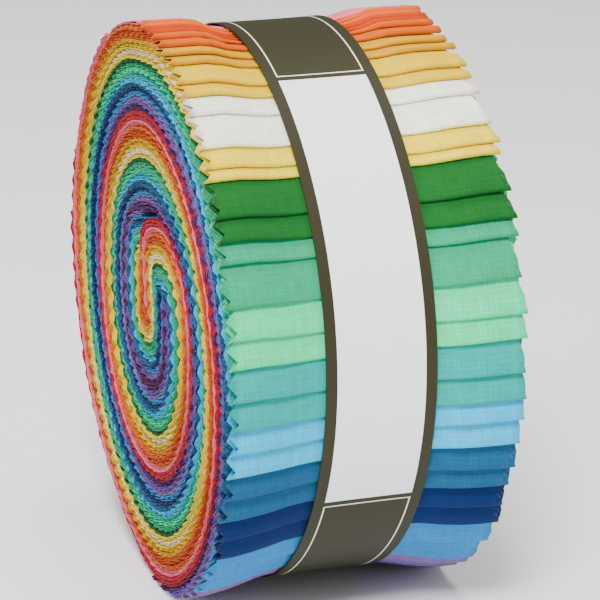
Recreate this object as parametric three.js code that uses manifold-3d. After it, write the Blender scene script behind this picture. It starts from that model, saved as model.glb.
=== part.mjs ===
// A roll of pinked cotton strips, each folded in half, wound together and held by a paper band.
// Millimetres, +Z up. The roll's axis lies along X and the origin is on the surface under its middle.
import * as THREE from "three";
import { mergeVertices } from "three/addons/utils/BufferGeometryUtils.js";
import Module from "manifold-3d";

// The strips: two and a half inches wide between the tips of their pinked teeth.
const STRIP_WIDTH = 63.5;
const TOOTH_DEPTH = 2.2;
const TEETH_ROUND = 84;

// The roll, its drawn-in waist and the flat spot on which it rests.
const ROLL_RADIUS = 62.5;
const WAIST_DRAW_IN = 2.4;
const WAIST_HALF_WIDTH = 13;
const FULL_FROM = 28;
const FLAT_SPOT_WIDTH = 16;
const PRESSED_FROM_FLAT = 8;

// One step of the rim: a folded strip's end over the next strip.
const FOLD_HEIGHT = 0.9;
const FOLD_NOSE = 1.1;
const FOLD_FOOT = 0.3;

// The turns show on both end faces as one spiral groove.
const GROOVE_HALF_WIDTH = 1.4;
const GROOVE_STEPS = 96;
const CURL_STEPS = 16;
const FACE_RIM_WIDTH = 2.2;

// The paper band, wrapped once and lapped at the back.
const BAND_WIDTH = 24;
const BAND_THICKNESS = 1;
const BAND_CLEARANCE = 0.35;
const BAND_SIDEWAYS = 0.4;
const BAND_STEPS = 72;
const LAP = { from: 238, to: 268, height: 0.5 };

// Where the folded ends show on the rim, in degrees from the top towards the front.
// Each cloth is cut into two strips, so each has two ends.
const FOLD_ENDS = [
  { cloth: "red", first: -92, second: -85 },
  { cloth: "hot pink", first: -70, second: -55 },
  { cloth: "pink", first: -28, second: -2 },
  { cloth: "salmon", first: 0.7, second: 3.3 },
  { cloth: "orange", first: 5.5, second: 7.7 },
  { cloth: "light orange", first: 10.4, second: 13.1 },
  { cloth: "gold", first: 16.7, second: 20 },
  { cloth: "light yellow", first: 26.8, second: 30.1 },
  { cloth: "white", first: 35.4, second: 41.4 },
  { cloth: "cream", first: 46.2, second: 49.1 },
  { cloth: "green", first: 56.2, second: 61.6 },
  { cloth: "sea mint", first: 65.2, second: 72.8 },
  { cloth: "light mint", first: 78.8, second: 83.8 },
  { cloth: "aqua", first: 90.3, second: 95.8 },
  { cloth: "light blue", first: 100.4, second: 105.5 },
  { cloth: "mid blue", first: 110.9, second: 115.9 },
  { cloth: "navy", first: 121.6, second: 127.7 },
  { cloth: "sky blue", first: 135.3, second: 144.6 },
  { cloth: "lilac", first: 150, second: 155 },
  { cloth: "purple", first: 160, second: 165 },
  { cloth: "plum", first: 170, second: 175 },
];

// The line between one turn and the next, from the hook in the core outwards.
const TURN_LINE = [
  { turned: 110, radius: 15.5 },
  { turned: 145, radius: 16.6 },
  { turned: 180, radius: 16.8 },
  { turned: 225, radius: 17.2 },
  { turned: 270, radius: 17.3 },
  { turned: 315, radius: 21 },
  { turned: 360, radius: 25.5 },
  { turned: 390, radius: 27.8 },
  { turned: 420, radius: 33.8 },
  { turned: 450, radius: 36 },
  { turned: 495, radius: 37.2 },
  { turned: 540, radius: 37.6 },
  { turned: 585, radius: 38.3 },
  { turned: 630, radius: 38 },
  { turned: 675, radius: 40.5 },
  { turned: 720, radius: 44.5 },
  { turned: 765, radius: 48.5 },
  { turned: 810, radius: 54.3 },
  { turned: 850, radius: 58.3 },
];

// The first cut ends curl inside that line: places on the end face, from the core up to the line.
const INNER_CURL = [
  { forward: -1.1, up: 0 },
  { forward: 0, up: 3.4 },
  { forward: 1.4, up: 6.8 },
  { forward: 0, up: 10.2 },
  { forward: -1.4, up: 13.6 },
  { forward: -0.6, up: 17 },
  { forward: 2.8, up: 20.4 },
  { forward: 6.2, up: 22.7 },
];

// Angles run from the top of the roll towards its front, which is -Y.
function around(angle, radius, x = 0) {
  const turn = THREE.MathUtils.degToRad(angle);
  return new THREE.Vector3(x, -radius * Math.sin(turn), radius * Math.cos(turn));
}

const flatHalfAngle = THREE.MathUtils.radToDeg(Math.asin(FLAT_SPOT_WIDTH / 2 / ROLL_RADIUS));
const floorHeight = -ROLL_RADIUS * Math.cos(THREE.MathUtils.degToRad(flatHalfAngle));

// The folds are pressed flat where the roll rests and loose elsewhere.
function looseness(angle) {
  const fromBottom = Math.abs(THREE.MathUtils.euclideanModulo(angle, 360) - 180);
  return THREE.MathUtils.smoothstep(fromBottom, flatHalfAngle, flatHalfAngle + PRESSED_FROM_FLAT);
}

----

▶ The exercise: Copy the material above verbatim.

▶ Result:
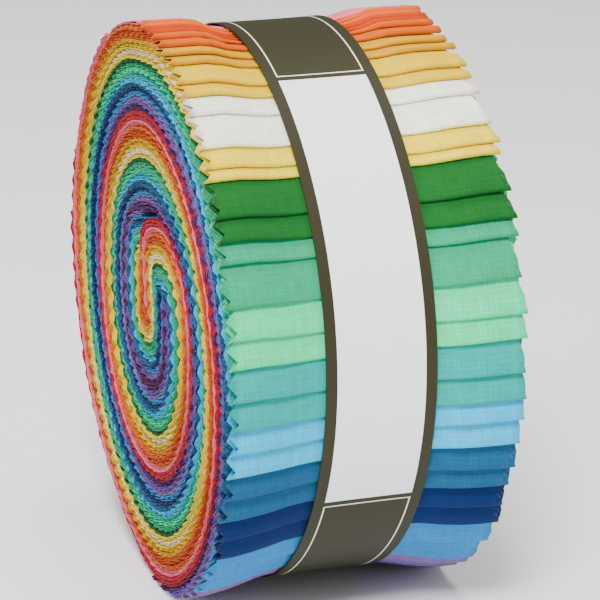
Recreate this object as parametric three.js code that uses manifold-3d. After it, write the Blender scene script behind this picture. It starts from that model, saved as model.glb.
=== part.mjs ===
// A roll of pinked cotton strips, each folded in half, wound together and held by a paper band.
// Millimetres, +Z up. The roll's axis lies along X and the origin is on the surface under its middle.
import * as THREE from "three";
import { mergeVertices } from "three/addons/utils/BufferGeometryUtils.js";
import Module from "manifold-3d";

// The strips: two and a half inches wide between the tips of their pinked teeth.
const STRIP_WIDTH = 63.5;
const TOOTH_DEPTH = 2.2;
const TEETH_ROUND = 84;

// The roll, its drawn-in waist and the flat spot on which it rests.
const ROLL_RADIUS = 62.5;
const WAIST_DRAW_IN = 2.4;
const WAIST_HALF_WIDTH = 13;
const FULL_FROM = 28;
const FLAT_SPOT_WIDTH = 16;
const PRESSED_FROM_FLAT = 8;

// One step of the rim: a folded strip's end over the next strip.
const FOLD_HEIGHT = 0.9;
const FOLD_NOSE = 1.1;
const FOLD_FOOT = 0.3;

// The turns show on both end faces as one spiral groove.
const GROOVE_HALF_WIDTH = 1.4;
const GROOVE_STEPS = 96;
const CURL_STEPS = 16;
const FACE_RIM_WIDTH = 2.2;

// The paper band, wrapped once and lapped at the back.
const BAND_WIDTH = 24;
const BAND_THICKNESS = 1;
const BAND_CLEARANCE = 0.35;
const BAND_SIDEWAYS = 0.4;
const BAND_STEPS = 72;
const LAP = { from: 238, to: 268, height: 0.5 };

// Where the folded ends show on the rim, in degrees from the top towards the front.
// Each cloth is cut into two strips, so each has two ends.
const FOLD_ENDS = [
  { cloth: "red", first: -92, second: -85 },
  { cloth: "hot pink", first: -70, second: -55 },
  { cloth: "pink", first: -28, second: -2 },
  { cloth: "salmon", first: 0.7, second: 3.3 },
  { cloth: "orange", first: 5.5, second: 7.7 },
  { cloth: "light orange", first: 10.4, second: 13.1 },
  { cloth: "gold", first: 16.7, second: 20 },
  { cloth: "light yellow", first: 26.8, second: 30.1 },
  { cloth: "white", first: 35.4, second: 41.4 },
  { cloth: "cream", first: 46.2, second: 49.1 },
  { cloth: "green", first: 56.2, second: 61.6 },
  { cloth: "sea mint", first: 65.2, second: 72.8 },
  { cloth: "light mint", first: 78.8, second: 83.8 },
  { cloth: "aqua", first: 90.3, second: 95.8 },
  { cloth: "light blue", first: 100.4, second: 105.5 },
  { cloth: "mid blue", first: 110.9, second: 115.9 },
  { cloth: "navy", first: 121.6, second: 127.7 },
  { cloth: "sky blue", first: 135.3, second: 144.6 },
  { cloth: "lilac", first: 150, second: 155 },
  { cloth: "purple", first: 160, second: 165 },
  { cloth: "plum", first: 170, second: 175 },
];

// The line between one turn and the next, from the hook in the core outwards.
const TURN_LINE = [
  { turned: 110, radius: 15.5 },
  { turned: 145, radius: 16.6 },
  { turned: 180, radius: 16.8 },
  { turned: 225, radius: 17.2 },
  { turned: 270, radius: 17.3 },
  { turned: 315, radius: 21 },
  { turned: 360, radius: 25.5 },
  { turned: 390, radius: 27.8 },
  { turned: 420, radius: 33.8 },
  { turned: 450, radius: 36 },
  { turned: 495, radius: 37.2 },
  { turned: 540, radius: 37.6 },
  { turned: 585, radius: 38.3 },
  { turned: 630, radius: 38 },
  { turned: 675, radius: 40.5 },
  { turned: 720, radius: 44.5 },
  { turned: 765, radius: 48.5 },
  { turned: 810, radius: 54.3 },
  { turned: 850, radius: 58.3 },
];

// The first cut ends curl inside that line: places on the end face, from the core up to the line.
const INNER_CURL = [
  { forward: -1.1, up: 0 },
  { forward: 0, up: 3.4 },
  { forward: 1.4, up: 6.8 },
  { forward: 0, up: 10.2 },
  { forward: -1.4, up: 13.6 },
  { forward: -0.6, up: 17 },
  { forward: 2.8, up: 20.4 },
  { forward: 6.2, up: 22.7 },
];

// Angles run from the top of the roll towards its front, which is -Y.
function around(angle, radius, x = 0) {
  const turn = THREE.MathUtils.degToRad(angle);
  return new THREE.Vector3(x, -radius * Math.sin(turn), radius * Math.cos(turn));
}

const flatHalfAngle = THREE.MathUtils.radToDeg(Math.asin(FLAT_SPOT_WIDTH / 2 / ROLL_RADIUS));
const floorHeight = -ROLL_RADIUS * Math.cos(THREE.MathUtils.degToRad(flatHalfAngle));

// The folds are pressed flat where the roll rests and loose elsewhere.
function looseness(angle) {
  const fromBottom = Math.abs(THREE.MathUtils.euclideanModulo(angle, 360) - 180);
  return THREE.MathUtils.smoothstep(fromBottom, flatHalfAngle, flatHalfAngle + PRESSED_FROM_FLAT);
}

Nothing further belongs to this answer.